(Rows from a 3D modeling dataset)
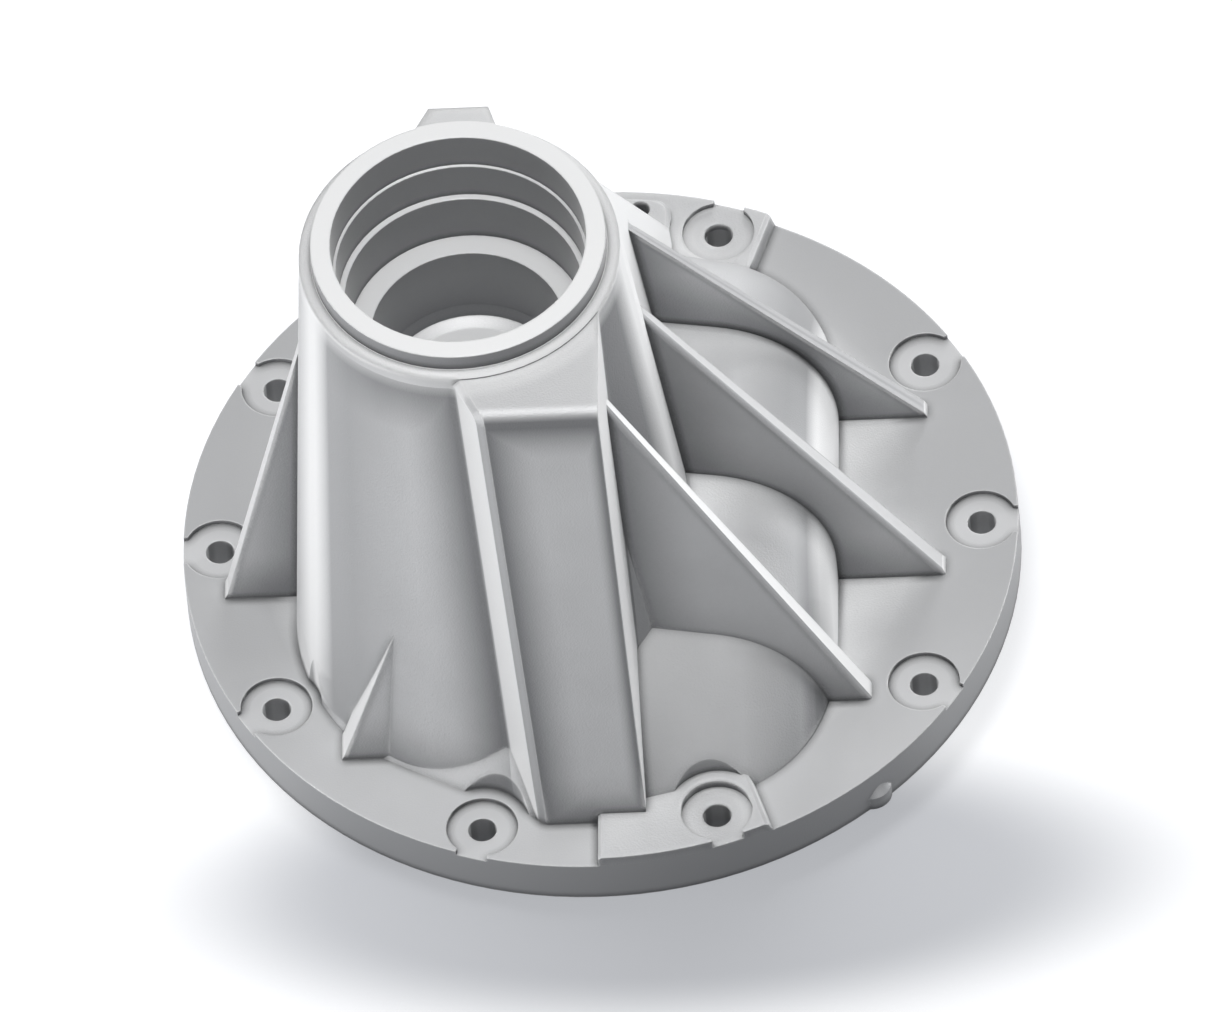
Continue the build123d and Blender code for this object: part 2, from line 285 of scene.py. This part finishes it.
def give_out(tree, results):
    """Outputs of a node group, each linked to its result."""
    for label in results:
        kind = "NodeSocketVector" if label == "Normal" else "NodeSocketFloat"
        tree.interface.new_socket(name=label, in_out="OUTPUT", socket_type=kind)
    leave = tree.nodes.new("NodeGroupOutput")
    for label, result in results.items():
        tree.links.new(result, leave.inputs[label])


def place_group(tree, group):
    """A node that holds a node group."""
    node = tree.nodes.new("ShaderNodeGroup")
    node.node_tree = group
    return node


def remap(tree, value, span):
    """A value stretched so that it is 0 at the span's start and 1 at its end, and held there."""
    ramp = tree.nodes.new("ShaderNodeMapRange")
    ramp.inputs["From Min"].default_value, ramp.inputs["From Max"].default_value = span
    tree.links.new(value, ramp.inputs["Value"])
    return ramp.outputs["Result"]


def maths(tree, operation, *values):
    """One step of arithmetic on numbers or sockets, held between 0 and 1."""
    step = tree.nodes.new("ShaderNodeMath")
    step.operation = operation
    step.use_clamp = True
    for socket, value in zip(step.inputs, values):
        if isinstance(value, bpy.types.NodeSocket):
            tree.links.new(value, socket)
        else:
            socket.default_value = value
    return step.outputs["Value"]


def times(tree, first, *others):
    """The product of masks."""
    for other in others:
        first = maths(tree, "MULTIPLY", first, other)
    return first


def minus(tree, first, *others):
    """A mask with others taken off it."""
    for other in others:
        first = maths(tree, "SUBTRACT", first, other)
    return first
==
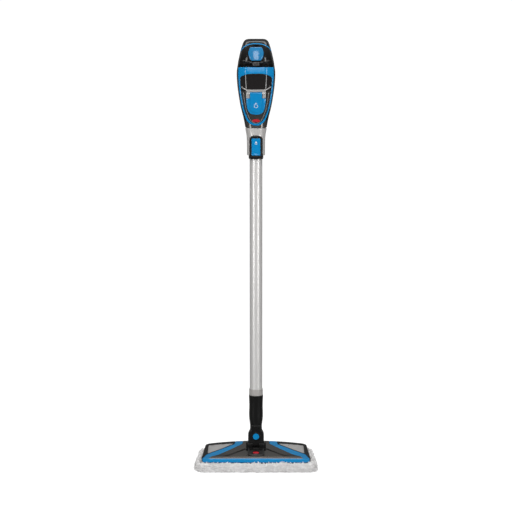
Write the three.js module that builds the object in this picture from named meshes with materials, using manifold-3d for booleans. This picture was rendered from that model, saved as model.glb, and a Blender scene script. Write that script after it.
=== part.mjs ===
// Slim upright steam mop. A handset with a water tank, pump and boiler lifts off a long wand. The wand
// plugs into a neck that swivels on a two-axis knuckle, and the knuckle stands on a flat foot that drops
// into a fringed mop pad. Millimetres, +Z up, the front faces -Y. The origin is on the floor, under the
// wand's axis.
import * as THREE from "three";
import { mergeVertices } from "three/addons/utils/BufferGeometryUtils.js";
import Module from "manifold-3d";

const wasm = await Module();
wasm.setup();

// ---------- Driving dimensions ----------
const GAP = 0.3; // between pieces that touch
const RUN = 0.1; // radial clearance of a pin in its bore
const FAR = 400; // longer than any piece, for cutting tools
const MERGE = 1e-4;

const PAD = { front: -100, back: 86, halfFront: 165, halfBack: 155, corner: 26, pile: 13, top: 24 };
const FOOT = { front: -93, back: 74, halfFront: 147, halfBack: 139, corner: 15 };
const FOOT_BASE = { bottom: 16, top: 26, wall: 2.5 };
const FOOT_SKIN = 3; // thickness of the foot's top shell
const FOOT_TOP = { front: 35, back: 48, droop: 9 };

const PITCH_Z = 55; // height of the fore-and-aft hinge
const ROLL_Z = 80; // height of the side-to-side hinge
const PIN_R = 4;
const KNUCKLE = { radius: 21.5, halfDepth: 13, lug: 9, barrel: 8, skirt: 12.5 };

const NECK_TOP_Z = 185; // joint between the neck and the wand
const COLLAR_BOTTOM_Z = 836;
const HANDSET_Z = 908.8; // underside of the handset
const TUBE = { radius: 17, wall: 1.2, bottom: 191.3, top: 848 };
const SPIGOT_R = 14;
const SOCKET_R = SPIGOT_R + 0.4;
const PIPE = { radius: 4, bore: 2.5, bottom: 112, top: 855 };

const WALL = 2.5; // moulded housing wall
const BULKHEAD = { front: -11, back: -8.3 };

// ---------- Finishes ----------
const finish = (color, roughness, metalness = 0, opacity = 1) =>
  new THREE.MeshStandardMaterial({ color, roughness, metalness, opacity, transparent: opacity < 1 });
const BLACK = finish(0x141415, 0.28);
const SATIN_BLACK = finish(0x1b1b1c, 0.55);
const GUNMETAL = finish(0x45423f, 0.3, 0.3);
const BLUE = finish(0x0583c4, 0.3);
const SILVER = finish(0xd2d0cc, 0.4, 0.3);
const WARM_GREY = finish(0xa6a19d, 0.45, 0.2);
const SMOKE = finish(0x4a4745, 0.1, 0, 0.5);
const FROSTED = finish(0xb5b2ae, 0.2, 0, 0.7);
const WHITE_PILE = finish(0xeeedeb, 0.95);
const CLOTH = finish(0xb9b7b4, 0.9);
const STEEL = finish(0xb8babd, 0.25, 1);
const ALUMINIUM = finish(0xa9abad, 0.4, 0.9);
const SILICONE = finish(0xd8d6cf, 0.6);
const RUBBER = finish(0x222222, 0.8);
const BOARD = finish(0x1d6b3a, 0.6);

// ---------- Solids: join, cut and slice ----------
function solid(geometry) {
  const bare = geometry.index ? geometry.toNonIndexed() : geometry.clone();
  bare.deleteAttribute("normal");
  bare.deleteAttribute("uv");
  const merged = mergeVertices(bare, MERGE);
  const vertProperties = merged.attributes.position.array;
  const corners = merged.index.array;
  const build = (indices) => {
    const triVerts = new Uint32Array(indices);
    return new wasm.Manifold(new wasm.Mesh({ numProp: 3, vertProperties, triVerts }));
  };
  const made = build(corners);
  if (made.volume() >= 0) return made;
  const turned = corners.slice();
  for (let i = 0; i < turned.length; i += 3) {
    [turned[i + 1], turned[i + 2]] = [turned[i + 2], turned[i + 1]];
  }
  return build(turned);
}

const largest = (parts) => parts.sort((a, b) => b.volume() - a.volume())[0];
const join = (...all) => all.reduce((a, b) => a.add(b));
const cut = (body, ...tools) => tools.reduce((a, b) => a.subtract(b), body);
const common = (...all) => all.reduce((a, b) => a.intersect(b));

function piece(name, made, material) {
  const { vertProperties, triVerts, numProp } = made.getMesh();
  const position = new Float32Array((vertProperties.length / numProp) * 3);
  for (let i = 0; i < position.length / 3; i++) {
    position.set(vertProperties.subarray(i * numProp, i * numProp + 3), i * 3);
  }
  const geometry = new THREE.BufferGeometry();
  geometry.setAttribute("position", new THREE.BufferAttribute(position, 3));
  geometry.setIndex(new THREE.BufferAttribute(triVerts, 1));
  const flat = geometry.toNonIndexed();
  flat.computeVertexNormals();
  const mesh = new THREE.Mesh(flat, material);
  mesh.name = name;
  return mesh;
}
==
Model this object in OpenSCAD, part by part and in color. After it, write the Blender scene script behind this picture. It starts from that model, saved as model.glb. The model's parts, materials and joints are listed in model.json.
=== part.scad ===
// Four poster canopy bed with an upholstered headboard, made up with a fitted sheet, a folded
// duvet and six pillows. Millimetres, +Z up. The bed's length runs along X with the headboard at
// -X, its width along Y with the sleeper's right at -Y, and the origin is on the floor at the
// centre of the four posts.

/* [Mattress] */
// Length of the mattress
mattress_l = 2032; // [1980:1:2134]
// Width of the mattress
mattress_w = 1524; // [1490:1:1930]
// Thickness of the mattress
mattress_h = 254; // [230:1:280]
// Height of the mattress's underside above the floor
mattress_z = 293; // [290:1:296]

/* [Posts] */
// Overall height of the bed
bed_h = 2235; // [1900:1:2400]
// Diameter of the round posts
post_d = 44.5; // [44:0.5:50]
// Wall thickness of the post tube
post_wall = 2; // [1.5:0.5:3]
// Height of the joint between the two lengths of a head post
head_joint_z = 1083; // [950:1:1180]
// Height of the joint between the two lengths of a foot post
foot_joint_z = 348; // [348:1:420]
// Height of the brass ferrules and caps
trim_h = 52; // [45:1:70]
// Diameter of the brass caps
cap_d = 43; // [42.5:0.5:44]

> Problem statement
Go through the material above and output exactly the lines from the one containing "Continue the build123d" through the one containing "tree.links.new(result, leave.inputs[label])".

> Written answer
Continue the build123d and Blender code for this object: part 2, from line 285 of scene.py. This part finishes it.
def give_out(tree, results):
    """Outputs of a node group, each linked to its result."""
    for label in results:
        kind = "NodeSocketVector" if label == "Normal" else "NodeSocketFloat"
        tree.interface.new_socket(name=label, in_out="OUTPUT", socket_type=kind)
    leave = tree.nodes.new("NodeGroupOutput")
    for label, result in results.items():
        tree.links.new(result, leave.inputs[label])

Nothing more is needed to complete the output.